The Family Proceedings Rules tell us (at 2.51D) that the “overriding objective” in ancillary relief proceedings is for the courts to be able to “deal with cases justly”. There then follows a long list of factors the court should take into account, which include “ensuring that the parties are on an equal footing”. By allowing self help, the courts are trying to ensure an equal footing in this context but, and here’s the rub, they are not ensuring that equal footing themselves. Rather, they are asking the parties to take a risk, to gather the evidence and risk at best being reprimanded by the court for being “underhand” as one judge puts it or at worst, facing the possibility of an action based in tort or any of the myriad areas this sticky territory might take you. Not exactly an ideal or just way to go about things and the judges know it.
The Rules also ask that the court deal with a case in a way which is proportionate to the amount of money involved. In relative terms, this hits hardest at the modest end of the family case spectrum, where spouses who hide assets away also know only too well that their other halves have no ability whatsoever to mount an action or if they succeed in achieving the impossible and securing legal aid or borrowing from family, to then get together enough funding from either the state or themselves to see the action through and gather the evidence required of them under their duty to disclose. Despite the judges’ claims in Imerman that the courts now have sophisticated ways of dealing with half hearted disclosers, this simply does not ring true for the majority of spouses who find themselves without the necessary help to gather that evidence. Those that try often find themselves stripped of their savings and then to add insult to injury, chastised by a court process for trying to fulfil their duty to disclose because it fails to understand the reality of divorce on the ground. Hildebrand Revised may still be good for the divorcing elite, but in real terms, it means very little to the demographic that needs the most help.

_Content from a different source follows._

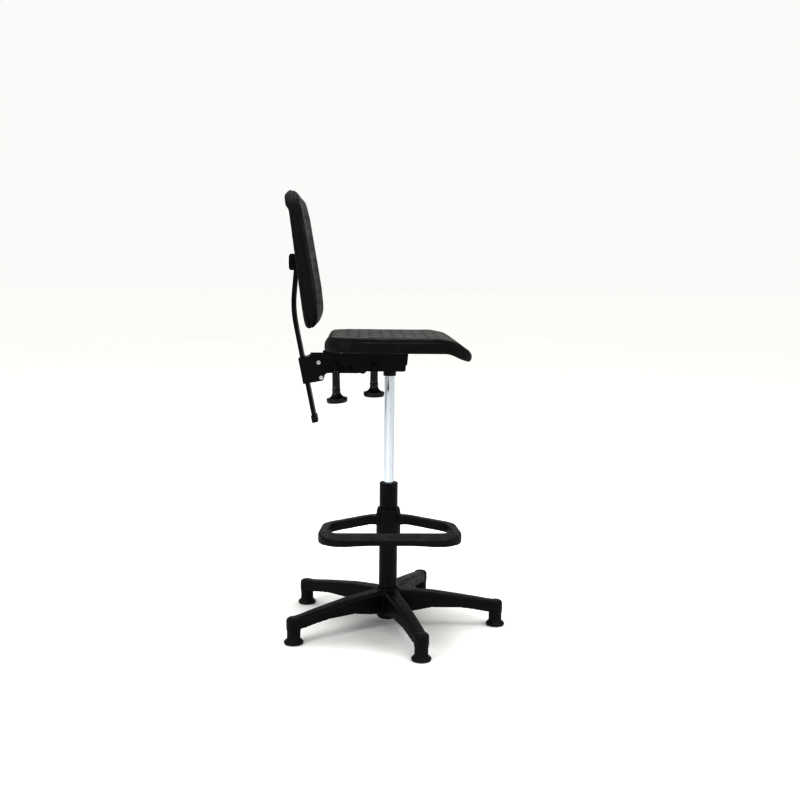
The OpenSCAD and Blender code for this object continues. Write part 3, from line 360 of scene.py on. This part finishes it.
def skin_foam(name, dark, pale):
    """Self-skinning foam: soft black skin with a leather-like grain, paler where it faces up (partly dust, partly
    a painted sheen) and with a painted highlight on its rims.
    """
    s = Shade(name)
    wide, fine = s.noise(7, 5), s.noise(85, 5)
    tint = s.blend(s.span(wide, 0.3, 0.7), dark, [1.8 * c for c in dark])
    tint = s.blend(s.span(fine, 0.45, 0.75, 0, 0.5), tint, pale)
    pebble = s.cells(420, "SMOOTH_F1")
    crease = s.span(pebble, 0.35, 0.75)
    # Darker in the creases of the grain: painted shade where the bump sinks the skin.
    tint = s.blend(s.span(crease, 0, 1, 0, 0.6), tint, [0.5 * c for c in dark])
    # Pale, patchy tint on faces that look up: partly dust, partly a painted sheen that stands in for a glancing
    # reflection.
    top_tint = s.math("MULTIPLY", s.up(), s.span(s.noise(55, 6), 0.35, 0.7, 0.25, 0.9))
    tint = s.blend(top_tint, tint, [3.2 * c for c in pale])
    # Paler along the rims and ridges: a painted highlight on the foam's edges.
    s.colour(s.blend(s.span(s.ridge_mask(0.51, 0.57), 0, 1, 0, 0.35), tint, [2 * c for c in pale]))
    gloss = s.span(s.noise(26, 4), 0.3, 0.7, 0.36, 0.52)
    s.rough(s.math("ADD", gloss, s.span(crease, 0, 1, 0, 0.12)))
    s.constant(Specular_IOR_Level=0.28, Sheen_Weight=0.02, Sheen_Roughness=0.45)
    s.bump(s.math("MULTIPLY", pebble, -1.0), 0.3 * MM, 0.85)
    s.bump(s.noise(1300, 2), 0.05 * MM, 0.5)
    s.bump(s.noise(30, 3), 0.5 * MM, 0.25)
    return s.material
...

The rise of Self Help is a stark reminder that the system is not well equipped as it stands to offer justice to the parties that come before it and in a twist that confirms fact is indeed stranger than fiction, there is a strong argument here, when faced with a system that has great trouble in efficiently and fairly detecting the salient issues in a case and addressing them (and this is true not just of ancillary relief proceedings but ricochets throughout contact proceedings and beyond) that our system is not just in need of a review, but a long overdue overhaul. Self Help has always been frowned upon in other areas of family law, often the only way to gather the necessary evidence and arguably in matters where the stakes are much higher, where children are involved and their safety and welfare are in question but under these circumstances, the “underhand” party is often reprimanded for disclosing evidence showing this kind of abuse. These conflicting messages in a system that is torn between two worlds, raises a serious question about the nature of evidence gathering as it essentially leaves the parties with no other viable option other than to break the law and take a risk. What message then, does this send out to parties? And can our family justice system really call itself progressive with these measures?
These are the questions I believe concerned Lord Justices Neuberger, Munby and Moses, although I am not sure that their views on the matter will do much to help solve the questions this fascinating judgment raises. And if you’re a half hearted discloser still rubbing your hands with glee, you haven’t paid attention.